(What is needed): Return the full material exactly.

::: Source material :::

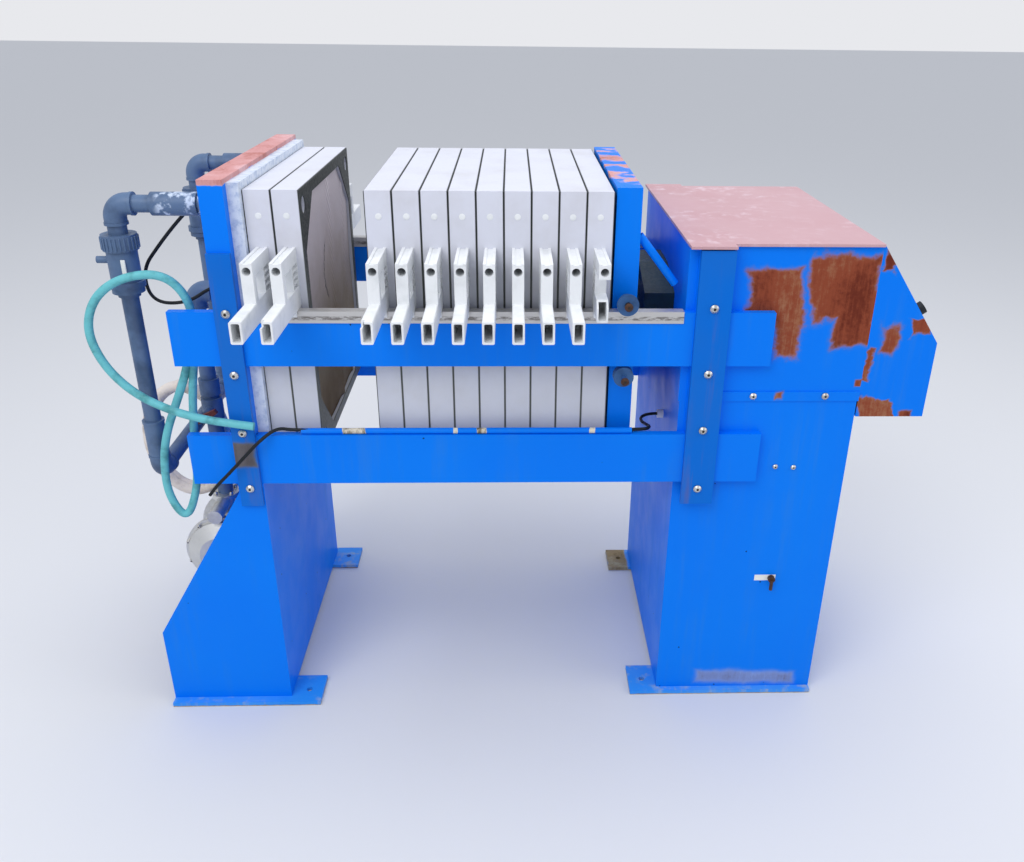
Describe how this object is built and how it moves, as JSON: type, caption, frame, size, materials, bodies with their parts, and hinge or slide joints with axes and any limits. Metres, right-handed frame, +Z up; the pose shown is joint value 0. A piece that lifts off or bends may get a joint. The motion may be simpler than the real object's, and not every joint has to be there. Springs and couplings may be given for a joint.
{
  "type": "plate filter press",
  "caption": "Manual-shift recessed plate filter press on two pedestals, with a ram-driven follower, plate pack, grey pipework and a feed pump.",
  "frame": {"origin": "on the floor under the middle of the press", "axes": "+X along the side bars from the fixed head to the hydraulic ram, +Y to the back, +Z up"},
  "size_m": [2.028, 1.15, 1.375],
  "materials": {
    "painted_blue": "satin",
    "strap_blue": "satin",
    "rusted_blue": "matte",
    "weathered_roof": "matte",
    "stainless": "brushed",
    "chrome_steel": "polished",
    "plate_plastic": "matte",
    "handle_plastic": "matte",
    "face_plastic": "matte",
    "grey_pvc": "matte",
    "roller_steel": "satin",
    "dark_steel": "matte",
    "pump_aluminium": "cast",
    "red_grip": "matte",
    "black_rubber": "matte",
    "teal_rubber": "matte",
    "cream_rubber": "matte",
    "white_plastic": "gloss"
  },
  "bodies": {
    "frame": {"cabinet_frame": "painted_blue", "cable_gland": "white_plastic", "check_valves": "grey_pvc", "coiled_hose": "cream_rubber", "conduit": "painted_blue", "cover_hems": "painted_blue", "cross_pipe": "grey_pvc", "face_plate": "face_plastic", "feed_pipe": "grey_pvc", "feed_valve": "grey_pvc", "filter_plate_01": "plate_plastic", "filter_plate_02": "plate_plastic", "fixed_head": "painted_blue", "head_straps": "strap_blue", "hydraulic_cylinder": "dark_steel", "knob": "black_rubber", "latch": "dark_steel", "left_feet": "painted_blue", "left_pedestal": "painted_blue", "lower_bars": "painted_blue", "pair_handles": "handle_plastic", "port_pipes": "grey_pvc", "pump_block": "pump_aluminium", "pump_chambers": "pump_aluminium", "rails": "stainless", "ram_cable": "black_rubber", "ram_head": "painted_blue", "ram_straps": "strap_blue", "ram_yoke": "dark_steel", "rear_hood": "rusted_blue", "right_feet": "painted_blue", "right_pedestal": "painted_blue", "risers": "grey_pvc", "roof": "weathered_roof", "sensor_cable": "black_rubber", "teal_hose": "teal_rubber", "unions": "grey_pvc", "upper_bars": "painted_blue"},
    "follower": {"follower": "painted_blue", "upper_axles": "dark_steel", "lower_rollers": "roller_steel", "ram": "chrome_steel", "lift_tube": "painted_blue"},
    "plate_pack": {"filter_plate_03": "plate_plastic", "filter_plate_04": "plate_plastic", "filter_plate_05": "plate_plastic", "filter_plate_06": "plate_plastic", "filter_plate_07": "plate_plastic", "filter_plate_08": "plate_plastic", "filter_plate_09": "plate_plastic", "filter_plate_10": "plate_plastic", "filter_plate_11": "plate_plastic", "pack_handles_front": "handle_plastic", "pack_handles_rear": "handle_plastic"},
    "roller_front": {"roller_front": "roller_steel"},
    "roller_rear": {"roller_rear": "roller_steel"},
    "valve_handle": {"valve_handle": "red_grip"}
  },
  "joints": [
    {"name": "follower_slide", "type": "slide", "parent": "frame", "child": "follower", "axis": [1, 0, 0], "range_m": [-0.131, 0]},
    {"name": "pack_slide", "type": "slide", "parent": "frame", "child": "plate_pack", "axis": [1, 0, 0], "range_m": [-0.131, 0]},
    {"name": "roller_front_spin", "type": "hinge", "parent": "follower", "child": "roller_front", "pos_m": [0.225, -0.3535, 1.1119], "axis": [0, 1, 0], "range_deg": [-430, 0]},
    {"name": "roller_rear_spin", "type": "hinge", "parent": "follower", "child": "roller_rear", "pos_m": [0.225, 0.3535, 1.1119], "axis": [0, 1, 0], "range_deg": [-430, 0]},
    {"name": "valve_turn", "type": "hinge", "parent": "frame", "child": "valve_handle", "pos_m": [-0.845, -0.062, 0.708], "axis": [0, 1, 0], "range_deg": [-61, 29]}
  ],
  "couplings": [
    {"joint": "pack_slide", "follows": "follower_slide", "ratio": 1},
    {"joint": "roller_front_spin", "follows": "follower_slide", "rad_per_m": 57.143},
    {"joint": "roller_rear_spin", "follows": "follower_slide", "rad_per_m": 57.143}
  ]
}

:::

(Completed task):
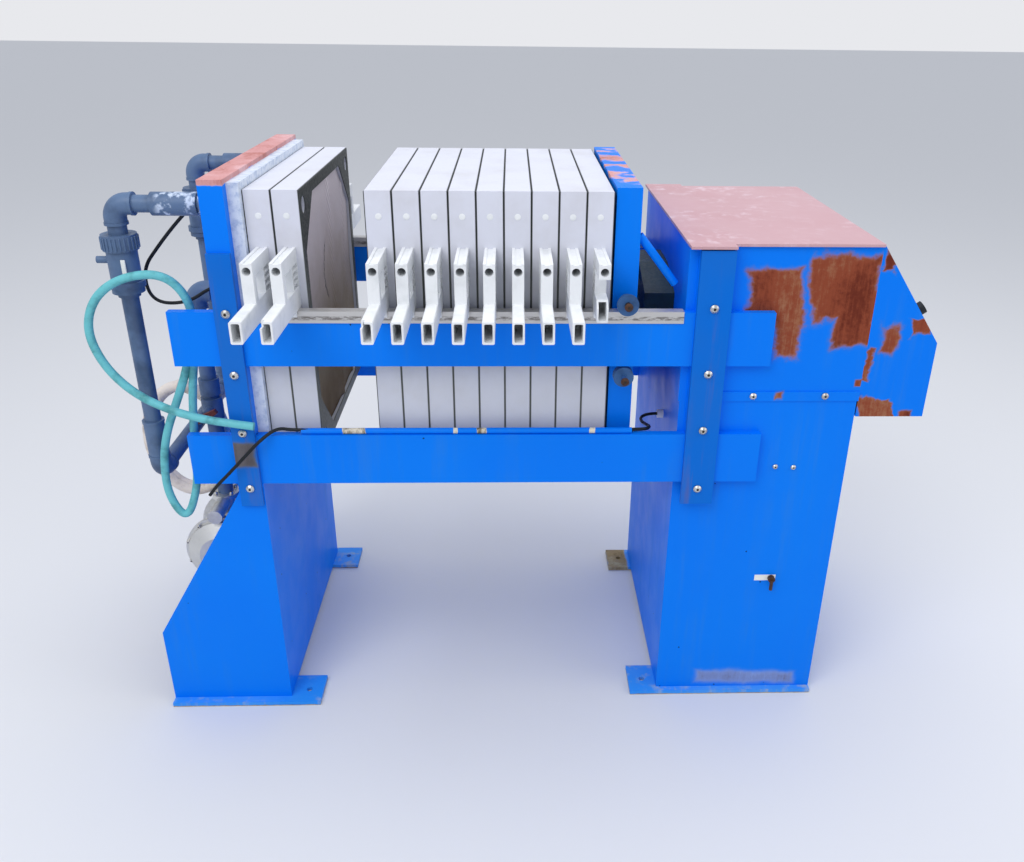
Describe how this object is built and how it moves, as JSON: type, caption, frame, size, materials, bodies with their parts, and hinge or slide joints with axes and any limits. Metres, right-handed frame, +Z up; the pose shown is joint value 0. A piece that lifts off or bends may get a joint. The motion may be simpler than the real object's, and not every joint has to be there. Springs and couplings may be given for a joint.
{
  "type": "plate filter press",
  "caption": "Manual-shift recessed plate filter press on two pedestals, with a ram-driven follower, plate pack, grey pipework and a feed pump.",
  "frame": {"origin": "on the floor under the middle of the press", "axes": "+X along the side bars from the fixed head to the hydraulic ram, +Y to the back, +Z up"},
  "size_m": [2.028, 1.15, 1.375],
  "materials": {
    "painted_blue": "satin",
    "strap_blue": "satin",
    "rusted_blue": "matte",
    "weathered_roof": "matte",
    "stainless": "brushed",
    "chrome_steel": "polished",
    "plate_plastic": "matte",
    "handle_plastic": "matte",
    "face_plastic": "matte",
    "grey_pvc": "matte",
    "roller_steel": "satin",
    "dark_steel": "matte",
    "pump_aluminium": "cast",
    "red_grip": "matte",
    "black_rubber": "matte",
    "teal_rubber": "matte",
    "cream_rubber": "matte",
    "white_plastic": "gloss"
  },
  "bodies": {
    "frame": {"cabinet_frame": "painted_blue", "cable_gland": "white_plastic", "check_valves": "grey_pvc", "coiled_hose": "cream_rubber", "conduit": "painted_blue", "cover_hems": "painted_blue", "cross_pipe": "grey_pvc", "face_plate": "face_plastic", "feed_pipe": "grey_pvc", "feed_valve": "grey_pvc", "filter_plate_01": "plate_plastic", "filter_plate_02": "plate_plastic", "fixed_head": "painted_blue", "head_straps": "strap_blue", "hydraulic_cylinder": "dark_steel", "knob": "black_rubber", "latch": "dark_steel", "left_feet": "painted_blue", "left_pedestal": "painted_blue", "lower_bars": "painted_blue", "pair_handles": "handle_plastic", "port_pipes": "grey_pvc", "pump_block": "pump_aluminium", "pump_chambers": "pump_aluminium", "rails": "stainless", "ram_cable": "black_rubber", "ram_head": "painted_blue", "ram_straps": "strap_blue", "ram_yoke": "dark_steel", "rear_hood": "rusted_blue", "right_feet": "painted_blue", "right_pedestal": "painted_blue", "risers": "grey_pvc", "roof": "weathered_roof", "sensor_cable": "black_rubber", "teal_hose": "teal_rubber", "unions": "grey_pvc", "upper_bars": "painted_blue"},
    "follower": {"follower": "painted_blue", "upper_axles": "dark_steel", "lower_rollers": "roller_steel", "ram": "chrome_steel", "lift_tube": "painted_blue"},
    "plate_pack": {"filter_plate_03": "plate_plastic", "filter_plate_04": "plate_plastic", "filter_plate_05": "plate_plastic", "filter_plate_06": "plate_plastic", "filter_plate_07": "plate_plastic", "filter_plate_08": "plate_plastic", "filter_plate_09": "plate_plastic", "filter_plate_10": "plate_plastic", "filter_plate_11": "plate_plastic", "pack_handles_front": "handle_plastic", "pack_handles_rear": "handle_plastic"},
    "roller_front": {"roller_front": "roller_steel"},
    "roller_rear": {"roller_rear": "roller_steel"},
    "valve_handle": {"valve_handle": "red_grip"}
  },
  "joints": [
    {"name": "follower_slide", "type": "slide", "parent": "frame", "child": "follower", "axis": [1, 0, 0], "range_m": [-0.131, 0]},
    {"name": "pack_slide", "type": "slide", "parent": "frame", "child": "plate_pack", "axis": [1, 0, 0], "range_m": [-0.131, 0]},
    {"name": "roller_front_spin", "type": "hinge", "parent": "follower", "child": "roller_front", "pos_m": [0.225, -0.3535, 1.1119], "axis": [0, 1, 0], "range_deg": [-430, 0]},
    {"name": "roller_rear_spin", "type": "hinge", "parent": "follower", "child": "roller_rear", "pos_m": [0.225, 0.3535, 1.1119], "axis": [0, 1, 0], "range_deg": [-430, 0]},
    {"name": "valve_turn", "type": "hinge", "parent": "frame", "child": "valve_handle", "pos_m": [-0.845, -0.062, 0.708], "axis": [0, 1, 0], "range_deg": [-61, 29]}
  ],
  "couplings": [
    {"joint": "pack_slide", "follows": "follower_slide", "ratio": 1},
    {"joint": "roller_front_spin", "follows": "follower_slide", "rad_per_m": 57.143},
    {"joint": "roller_rear_spin", "follows": "follower_slide", "rad_per_m": 57.143}
  ]
}